▶ _Materials provided_
■ ■ ■ ■ ■ ■ ■
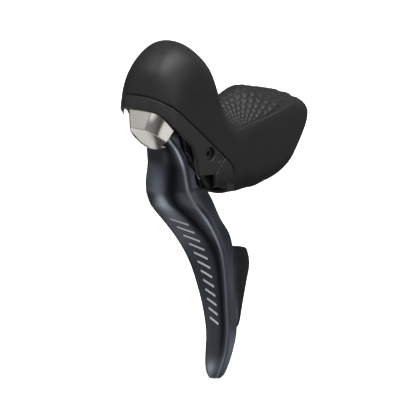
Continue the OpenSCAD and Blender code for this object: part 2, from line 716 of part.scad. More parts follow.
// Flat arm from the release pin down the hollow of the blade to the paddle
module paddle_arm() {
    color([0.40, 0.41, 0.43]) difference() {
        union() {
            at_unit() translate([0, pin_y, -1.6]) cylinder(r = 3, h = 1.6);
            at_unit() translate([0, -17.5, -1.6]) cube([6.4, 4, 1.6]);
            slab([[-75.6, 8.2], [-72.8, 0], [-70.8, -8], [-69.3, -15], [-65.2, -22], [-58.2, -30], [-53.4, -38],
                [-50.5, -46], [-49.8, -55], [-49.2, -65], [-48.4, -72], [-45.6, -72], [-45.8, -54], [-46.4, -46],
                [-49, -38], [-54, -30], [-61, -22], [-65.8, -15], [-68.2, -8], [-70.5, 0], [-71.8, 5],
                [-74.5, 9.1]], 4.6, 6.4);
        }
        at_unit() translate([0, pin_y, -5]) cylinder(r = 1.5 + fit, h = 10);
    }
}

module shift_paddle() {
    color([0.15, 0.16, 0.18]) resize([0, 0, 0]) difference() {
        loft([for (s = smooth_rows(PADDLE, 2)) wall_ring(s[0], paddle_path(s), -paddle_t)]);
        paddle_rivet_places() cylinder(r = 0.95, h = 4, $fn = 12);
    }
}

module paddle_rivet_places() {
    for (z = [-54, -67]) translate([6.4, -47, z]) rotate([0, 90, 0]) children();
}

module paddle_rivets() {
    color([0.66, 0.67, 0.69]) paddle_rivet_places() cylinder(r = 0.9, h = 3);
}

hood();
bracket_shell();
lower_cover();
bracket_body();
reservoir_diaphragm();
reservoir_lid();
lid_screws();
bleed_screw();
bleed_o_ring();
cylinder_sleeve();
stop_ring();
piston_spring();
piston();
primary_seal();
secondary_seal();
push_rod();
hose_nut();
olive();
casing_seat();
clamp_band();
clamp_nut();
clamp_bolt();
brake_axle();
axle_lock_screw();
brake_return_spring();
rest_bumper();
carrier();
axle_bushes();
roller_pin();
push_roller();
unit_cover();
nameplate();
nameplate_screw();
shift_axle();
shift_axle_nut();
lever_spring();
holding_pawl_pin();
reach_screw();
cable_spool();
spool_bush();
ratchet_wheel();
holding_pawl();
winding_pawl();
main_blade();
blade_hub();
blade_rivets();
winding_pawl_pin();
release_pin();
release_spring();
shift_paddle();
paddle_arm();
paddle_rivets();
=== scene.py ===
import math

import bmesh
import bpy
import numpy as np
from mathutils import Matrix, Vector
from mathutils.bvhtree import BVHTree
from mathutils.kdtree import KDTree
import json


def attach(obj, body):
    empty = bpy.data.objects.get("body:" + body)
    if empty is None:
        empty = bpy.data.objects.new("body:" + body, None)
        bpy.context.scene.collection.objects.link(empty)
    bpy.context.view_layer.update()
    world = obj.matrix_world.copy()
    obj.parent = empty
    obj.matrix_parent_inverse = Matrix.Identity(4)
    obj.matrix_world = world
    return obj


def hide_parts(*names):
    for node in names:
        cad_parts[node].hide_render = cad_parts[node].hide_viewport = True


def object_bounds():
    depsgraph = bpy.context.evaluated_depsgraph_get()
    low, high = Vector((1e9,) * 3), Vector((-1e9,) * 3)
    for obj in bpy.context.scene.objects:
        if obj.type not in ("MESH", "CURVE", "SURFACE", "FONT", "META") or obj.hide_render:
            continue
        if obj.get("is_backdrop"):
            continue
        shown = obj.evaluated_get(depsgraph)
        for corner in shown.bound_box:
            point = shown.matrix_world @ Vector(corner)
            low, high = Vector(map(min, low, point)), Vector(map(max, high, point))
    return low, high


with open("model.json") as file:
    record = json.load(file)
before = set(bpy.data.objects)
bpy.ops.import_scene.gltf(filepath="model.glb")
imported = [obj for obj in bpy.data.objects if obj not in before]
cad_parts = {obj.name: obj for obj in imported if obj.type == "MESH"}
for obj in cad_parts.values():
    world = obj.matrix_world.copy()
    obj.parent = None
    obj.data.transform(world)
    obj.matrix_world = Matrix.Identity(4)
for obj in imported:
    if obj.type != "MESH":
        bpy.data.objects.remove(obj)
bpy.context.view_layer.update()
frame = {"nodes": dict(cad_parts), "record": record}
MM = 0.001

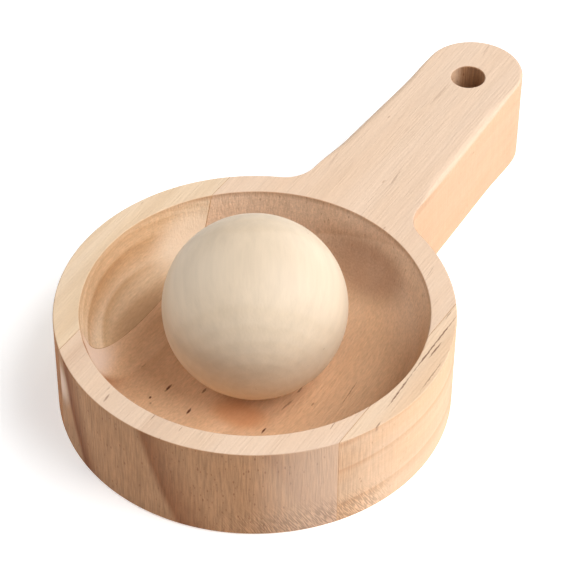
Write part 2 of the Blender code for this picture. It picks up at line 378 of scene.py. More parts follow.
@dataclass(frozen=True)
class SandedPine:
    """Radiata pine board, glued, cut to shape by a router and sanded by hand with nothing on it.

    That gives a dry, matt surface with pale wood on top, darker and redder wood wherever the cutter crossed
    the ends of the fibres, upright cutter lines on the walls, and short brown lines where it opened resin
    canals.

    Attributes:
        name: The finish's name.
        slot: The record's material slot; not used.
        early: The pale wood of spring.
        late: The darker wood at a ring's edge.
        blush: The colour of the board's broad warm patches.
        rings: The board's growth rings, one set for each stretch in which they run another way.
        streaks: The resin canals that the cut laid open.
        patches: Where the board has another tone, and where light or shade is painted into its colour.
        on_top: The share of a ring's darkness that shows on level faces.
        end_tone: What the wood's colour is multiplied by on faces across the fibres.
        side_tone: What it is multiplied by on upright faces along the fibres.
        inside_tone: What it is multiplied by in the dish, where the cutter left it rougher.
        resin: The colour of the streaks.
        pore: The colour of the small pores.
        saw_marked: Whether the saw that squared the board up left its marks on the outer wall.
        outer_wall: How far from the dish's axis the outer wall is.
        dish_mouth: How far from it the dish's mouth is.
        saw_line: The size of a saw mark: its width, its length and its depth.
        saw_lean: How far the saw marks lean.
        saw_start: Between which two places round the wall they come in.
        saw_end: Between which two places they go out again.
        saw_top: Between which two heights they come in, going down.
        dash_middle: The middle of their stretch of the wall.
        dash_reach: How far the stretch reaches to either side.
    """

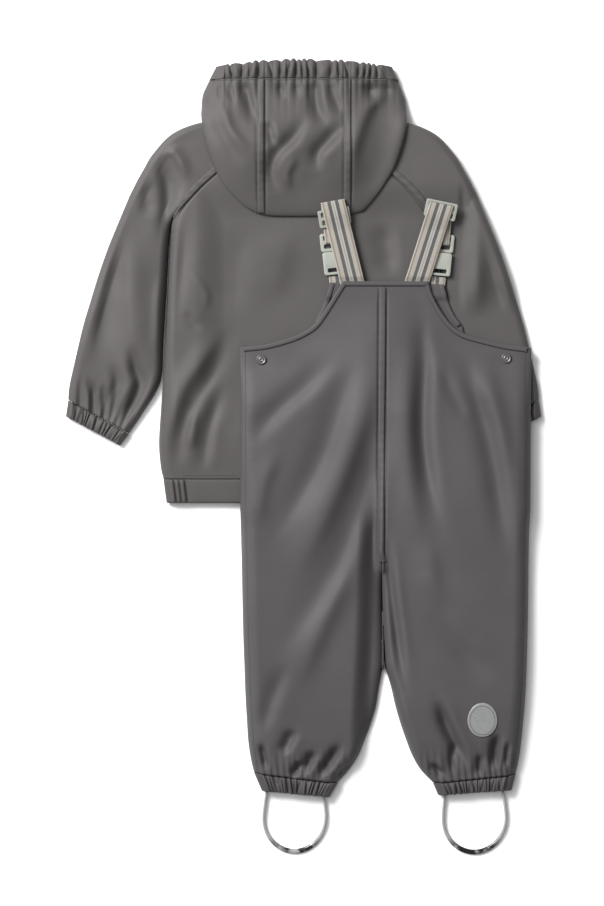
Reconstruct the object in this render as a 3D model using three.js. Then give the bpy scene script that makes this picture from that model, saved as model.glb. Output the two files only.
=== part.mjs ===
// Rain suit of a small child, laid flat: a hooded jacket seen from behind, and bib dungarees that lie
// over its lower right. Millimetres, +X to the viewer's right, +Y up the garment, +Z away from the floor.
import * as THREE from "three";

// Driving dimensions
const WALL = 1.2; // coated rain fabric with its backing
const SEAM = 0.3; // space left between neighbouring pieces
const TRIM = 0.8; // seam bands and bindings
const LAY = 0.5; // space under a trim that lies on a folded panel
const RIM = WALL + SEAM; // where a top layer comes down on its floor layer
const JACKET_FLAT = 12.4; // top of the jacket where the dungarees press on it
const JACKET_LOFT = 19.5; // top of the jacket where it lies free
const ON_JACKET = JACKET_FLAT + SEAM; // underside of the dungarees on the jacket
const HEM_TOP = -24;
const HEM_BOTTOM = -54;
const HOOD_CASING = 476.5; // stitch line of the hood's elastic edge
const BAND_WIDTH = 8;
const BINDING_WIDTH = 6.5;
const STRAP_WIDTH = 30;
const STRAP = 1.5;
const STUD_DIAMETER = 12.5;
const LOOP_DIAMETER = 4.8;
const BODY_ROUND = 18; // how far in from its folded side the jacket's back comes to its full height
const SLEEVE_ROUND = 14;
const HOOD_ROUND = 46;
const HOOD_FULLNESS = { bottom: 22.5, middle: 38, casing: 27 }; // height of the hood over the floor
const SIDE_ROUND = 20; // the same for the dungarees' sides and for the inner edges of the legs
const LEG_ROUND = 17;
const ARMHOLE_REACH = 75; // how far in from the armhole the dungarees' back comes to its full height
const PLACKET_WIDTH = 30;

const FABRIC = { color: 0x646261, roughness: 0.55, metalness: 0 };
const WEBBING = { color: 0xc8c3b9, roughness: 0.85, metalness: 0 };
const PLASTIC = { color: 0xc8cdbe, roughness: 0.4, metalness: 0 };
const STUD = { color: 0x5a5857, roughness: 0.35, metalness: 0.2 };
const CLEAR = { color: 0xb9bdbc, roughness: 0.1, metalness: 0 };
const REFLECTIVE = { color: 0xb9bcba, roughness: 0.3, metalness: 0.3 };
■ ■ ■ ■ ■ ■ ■
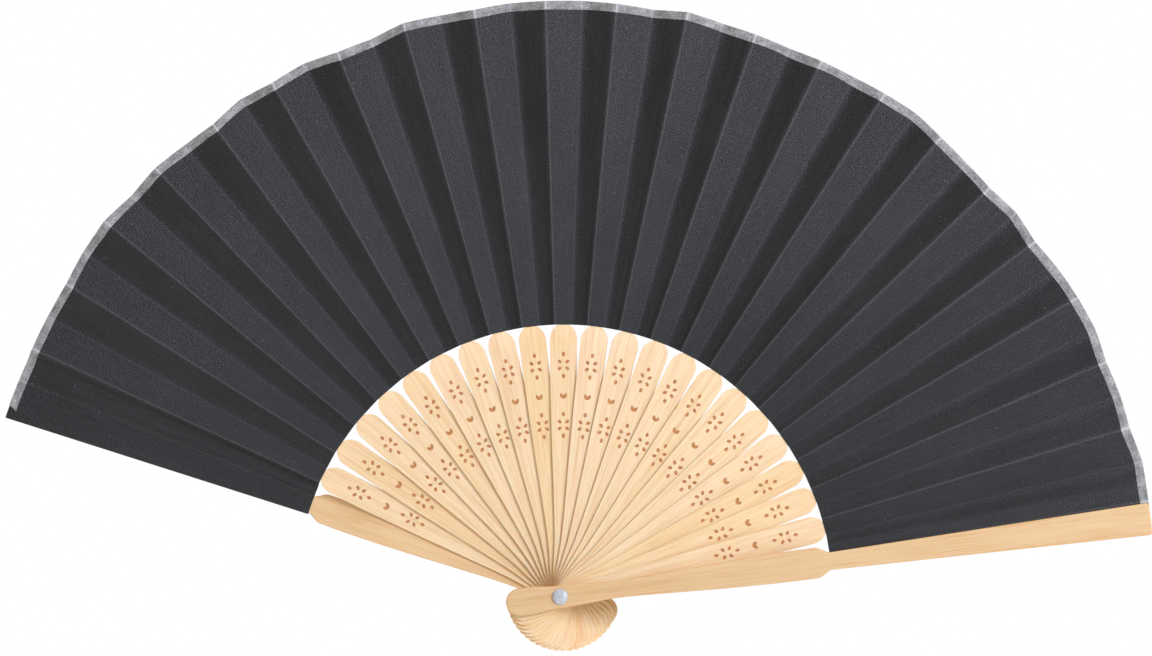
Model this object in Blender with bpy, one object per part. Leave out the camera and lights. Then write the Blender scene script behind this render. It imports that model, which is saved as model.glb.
■ ■ ■ ■ ■ ■ ■
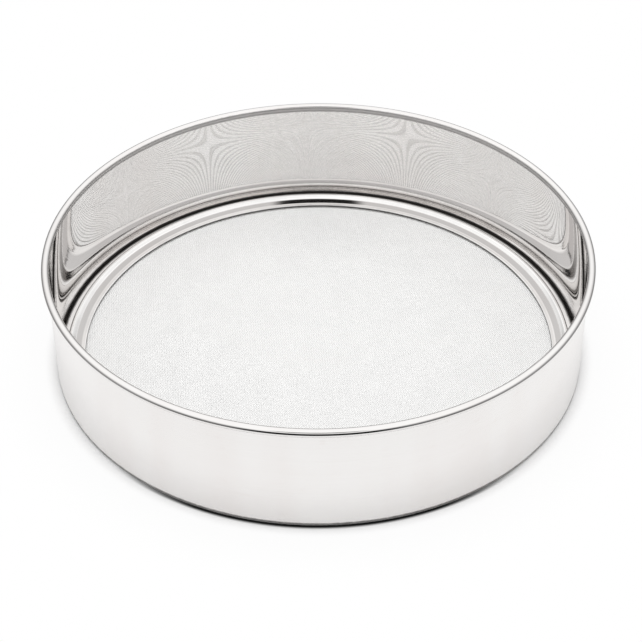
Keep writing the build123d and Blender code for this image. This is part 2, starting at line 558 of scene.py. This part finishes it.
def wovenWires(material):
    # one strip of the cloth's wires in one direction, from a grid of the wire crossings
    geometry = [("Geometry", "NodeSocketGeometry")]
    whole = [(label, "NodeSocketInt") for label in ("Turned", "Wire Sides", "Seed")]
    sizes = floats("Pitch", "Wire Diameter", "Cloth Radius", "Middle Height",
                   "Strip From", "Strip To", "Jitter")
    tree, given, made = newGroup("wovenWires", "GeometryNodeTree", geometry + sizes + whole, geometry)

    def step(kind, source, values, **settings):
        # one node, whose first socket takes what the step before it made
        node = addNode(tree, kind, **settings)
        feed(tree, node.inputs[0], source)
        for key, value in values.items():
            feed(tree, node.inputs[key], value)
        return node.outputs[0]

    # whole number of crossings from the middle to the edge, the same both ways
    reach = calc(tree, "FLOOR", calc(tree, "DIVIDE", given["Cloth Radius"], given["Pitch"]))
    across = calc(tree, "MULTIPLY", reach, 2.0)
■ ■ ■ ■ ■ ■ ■
▶ _What is required_
Exactly and only the lines from the line that contains "nameplate();" through the line that contains "for node in" are to be repeated as they stand.

▶ _Answer_
nameplate();
nameplate_screw();
shift_axle();
shift_axle_nut();
lever_spring();
holding_pawl_pin();
reach_screw();
cable_spool();
spool_bush();
ratchet_wheel();
holding_pawl();
winding_pawl();
main_blade();
blade_hub();
blade_rivets();
winding_pawl_pin();
release_pin();
release_spring();
shift_paddle();
paddle_arm();
paddle_rivets();
=== scene.py ===
import math

import bmesh
import bpy
import numpy as np
from mathutils import Matrix, Vector
from mathutils.bvhtree import BVHTree
from mathutils.kdtree import KDTree
import json


def attach(obj, body):
    empty = bpy.data.objects.get("body:" + body)
    if empty is None:
        empty = bpy.data.objects.new("body:" + body, None)
        bpy.context.scene.collection.objects.link(empty)
    bpy.context.view_layer.update()
    world = obj.matrix_world.copy()
    obj.parent = empty
    obj.matrix_parent_inverse = Matrix.Identity(4)
    obj.matrix_world = world
    return obj


def hide_parts(*names):
    for node in names:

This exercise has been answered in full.